Not sure what any of you think - but that reads to me like an outright ban on contacting Radio Stoke (in any way) as it does not make it clear what they mean by "contact" does it? As you may have guessed my friend emailed Mr. Moseley and asked him to clarify what his vague words meant please? Of course all Mr. Moseley would do was repeat his original statement - about registering comments and complaints through the centrally handled BBC Complaints process.

So thats what happens when someone tries to Be Part Of It. Maybe Darcy was right all along and the Radio Stoke wall of unfriendliness has twice the layer of bricks that it did last year. If you remember my first ever post - a part-time Radio Stoke stand-in presenter stole the original idea my friend had sent in (when we WERE encouraged to) and passed it off as his own. Something else to bear in mind though - only a week before this Paul Moseley sent the email above - my friend got the reply from his MP (which included a letter from the Director-General) and some rather out-of-date examples from Radio Stoke trying to dig themselves out of their own mess regarding not covering Cheshire.

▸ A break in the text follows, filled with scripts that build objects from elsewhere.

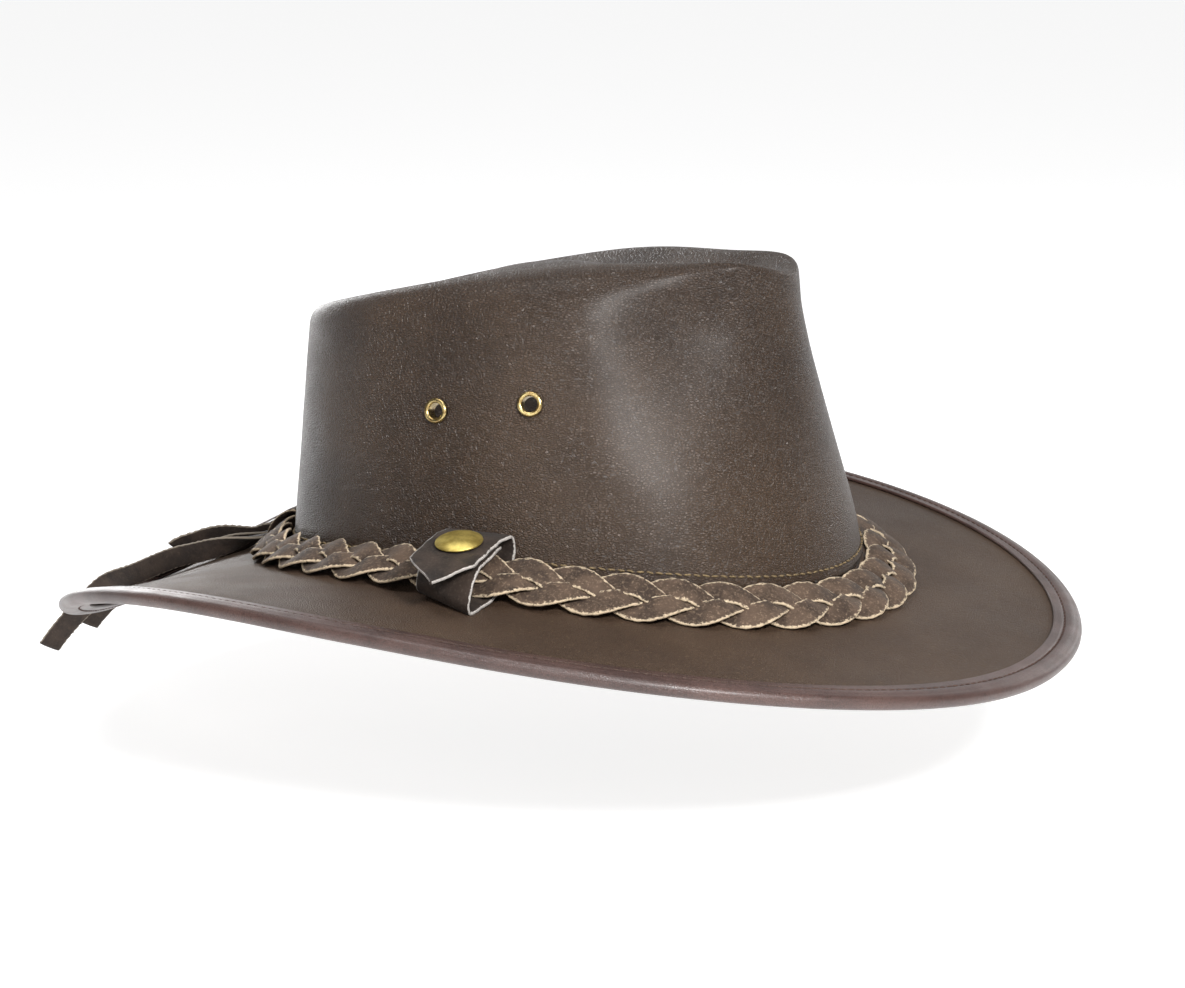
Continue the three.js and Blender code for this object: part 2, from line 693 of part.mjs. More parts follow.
function crownWithHoles() {
  const cutters = eyelets.map(({ point, axis }) => standing(
    new THREE.CylinderGeometry(eyeletBarrel + gap, eyeletBarrel + gap, leather * 5, roundFacets),
    point.clone(), axis));
  return cutAway(crownSolid(), cutters);
}

const finish = (color, roughness, metalness) =>
  new THREE.MeshStandardMaterial({ color, roughness, metalness });
const crownLeather = finish(0x443a34, 0.5, 0);
const brimLeather = finish(0x584c42, 0.6, 0);
const bindingFinish = finish(0x453a3c, 0.45, 0);
const suede = finish(0x6a5d54, 0.8, 0);
const darkStrap = finish(0x2d2624, 0.45, 0);
const brass = finish(0x9a8c46, 0.3, 1);

const hat = new THREE.Group();
function add(name, geometry, material, point = new THREE.Vector3(), axis = new THREE.Vector3(0, 1, 0)) {
  const mesh = new THREE.Mesh(geometry, material);
  mesh.name = name;
  mesh.position.copy(point);
  mesh.quaternion.setFromUnitVectors(new THREE.Vector3(0, 1, 0), axis);
  hat.add(mesh);
}

add('crown', crownWithHoles(), crownLeather);
add('brim', brimSolid(), brimLeather);
add('brim_binding', bindingSolid(), bindingFinish);
[1, 2, 3].forEach((number) => add(`braid_strand_${number}`, strandSolid(number), suede));
add('braid_wrap', wrapSolid(), suede);
tailRoutes.forEach((route, i) => add(`tail_${i + 1}`, tailSolid(route, i), suede));
add('keeper_strap', keeperSolid(), darkStrap);
add('snap_cap', capSolid(), brass, keeperPlane.place(capOut, flapUp(capOut)), capAxis);
eyelets.forEach(({ name, point, axis }) => add(name, eyeletSolid(), brass, point, axis));

export default hat;
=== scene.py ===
import math
import bpy
import numpy as np
from mathutils import Matrix, Vector


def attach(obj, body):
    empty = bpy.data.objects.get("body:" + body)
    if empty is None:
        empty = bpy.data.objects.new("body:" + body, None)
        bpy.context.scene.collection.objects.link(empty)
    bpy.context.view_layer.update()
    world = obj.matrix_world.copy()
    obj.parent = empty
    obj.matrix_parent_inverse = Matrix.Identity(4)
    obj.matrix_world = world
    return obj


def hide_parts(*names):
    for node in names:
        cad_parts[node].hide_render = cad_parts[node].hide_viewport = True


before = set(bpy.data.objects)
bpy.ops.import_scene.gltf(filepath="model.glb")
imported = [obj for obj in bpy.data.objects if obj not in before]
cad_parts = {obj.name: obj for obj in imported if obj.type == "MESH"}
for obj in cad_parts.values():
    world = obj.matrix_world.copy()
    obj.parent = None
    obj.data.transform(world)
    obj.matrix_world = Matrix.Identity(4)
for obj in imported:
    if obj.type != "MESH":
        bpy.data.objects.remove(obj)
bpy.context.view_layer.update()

mm = 0.001
pi = math.pi
turnFull = 2 * math.pi

# The hat's frame: +X front, +Y the wearer's left, +Z up, origin at the middle of the head opening.
# Shapes are worked out in millimetres and written to the meshes in metres.
# A bearing runs from 0 at the front to pi at the back.


# Camera, for a picture of 1185 by 988
camera = {
    "azimuth": 24.42, "elevation": 14.02, "distance": 1101.84, "focalPixels": 3158.61,
    "originPixel": (575.14, 529.26), "picture": (1185, 988), "sensor": 36.0,
}


def makeCamera(c):
    # Turned by azimuth, then elevation; the shift puts the origin on its pixel
    a, e = math.radians(c["azimuth"]), math.radians(c["elevation"])
    back = Vector((math.sin(a) * math.cos(e), -math.cos(a) * math.cos(e), math.sin(e)))
    right = Vector((math.cos(a), math.sin(a), 0))
    wide, high = c["picture"]
    data = bpy.data.cameras.new("viewCamera")
    data.sensor_width = c["sensor"]
    data.lens = c["focalPixels"] / wide * c["sensor"]
    data.shift_x = (wide / 2 - c["originPixel"][0]) / wide
    data.shift_y = (c["originPixel"][1] - high / 2) / wide
    data.clip_start = 0.05
    data.clip_end = 30
    obj = bpy.data.objects.new("viewCamera", data)
    turned = Matrix((right, back.cross(right), back)).transposed().to_4x4()
    obj.matrix_world = Matrix.Translation(back * c["distance"] * mm) @ turned
    bpy.context.collection.objects.link(obj)
    bpy.context.scene.camera = obj


makeCamera(camera)
print("camera set")


# Curves through tables
def evenCurve(rows, angle):
    # Sum of cosines round the hat that passes through rows at equal bearings from front to back
    rows = np.array(rows, float)
    last = len(rows) - 1
    step = np.arange(last + 1)
    ends = np.where(step % last == 0, 0.5, 1.0)
    waves = np.cos(np.outer(step, step) * pi / last) @ (rows * ends) * 2 * ends / last
    return np.cos(np.asarray(angle, float)[..., None] * step) @ waves


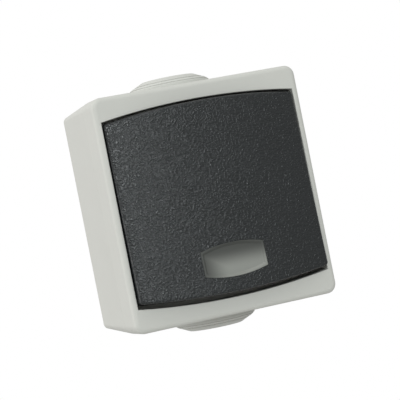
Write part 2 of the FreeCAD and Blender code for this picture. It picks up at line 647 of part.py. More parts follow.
def draw_margin_hollow(sketch, sign):
    """The hollow behind the cover's margin: arched beside the opening, straight beside the outer wall."""
    half_width = value("cover_width / 2 - wall_thickness")
    arch_corner = "(opening_corner_height / 2 + opening_wall)"
    outer = "(cover_height / 2 - wall_thickness)"
    factor = -1 if sign else 1
    inner_corner = value(arch_corner) * factor
    crown = value("%s + arch_rise" % arch_corner) * factor
    edge = value(outer) * factor
    points = [Vector(-half_width, inner_corner, 0), Vector(0, crown, 0), Vector(half_width, inner_corner, 0)]
    arc = sketch.addGeometry(Part.Arc(*points))
    corners = [points[2], Vector(half_width, edge, 0), Vector(-half_width, edge, 0), points[0]]
    lines = [sketch.addGeometry(Part.LineSegment(corners[i], corners[i + 1])) for i in range(3)]
    start, end = (1, 2) if (sketch.getPoint(arc, 1) - points[0]).Length < 1e-6 else (2, 1)
    sketch.addConstraint(Sketcher.Constraint("Coincident", arc, end, lines[0], 1))
    sketch.addConstraint(Sketcher.Constraint("Coincident", lines[0], 2, lines[1], 1))
    sketch.addConstraint(Sketcher.Constraint("Coincident", lines[1], 2, lines[2], 1))
    sketch.addConstraint(Sketcher.Constraint("Coincident", lines[2], 2, arc, start))
    width = "(cover_width - 2 * wall_thickness)"
    place_point(sketch, lines[0], 1, width + " / 2", sign + arch_corner)
    place_point(sketch, lines[1], 1, width + " / 2", sign + outer)
    place_point(sketch, lines[1], 2, "-" + width + " / 2", sign + outer)
    place_point(sketch, lines[2], 2, "-" + width + " / 2", sign + arch_corner)
    radius = arch_radius(width, "arch_rise")
    hold(sketch, Sketcher.Constraint("Radius", arc, value(radius)), radius)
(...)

So you will not need me to say that Radio Stoke have just taken underhand tit-for-tat action on a long-time listener - just because he dared to stand up for himself (and his own county) again. I think its as low as you can get but my friend does not care any more. Fortunately we have the far better neighbouring BBC local stations to retune to - where we CAN still Be Part Of It. Maybe theres a lesson in all this - its time more people exposed the nasty way Radio Stoke treats their audience. Or you could all team up instead (like Dennis said) and send them some clever ideas for the James Watt 9.00 Connection! Then they might have to sit up and take notice of the listeners (for a change).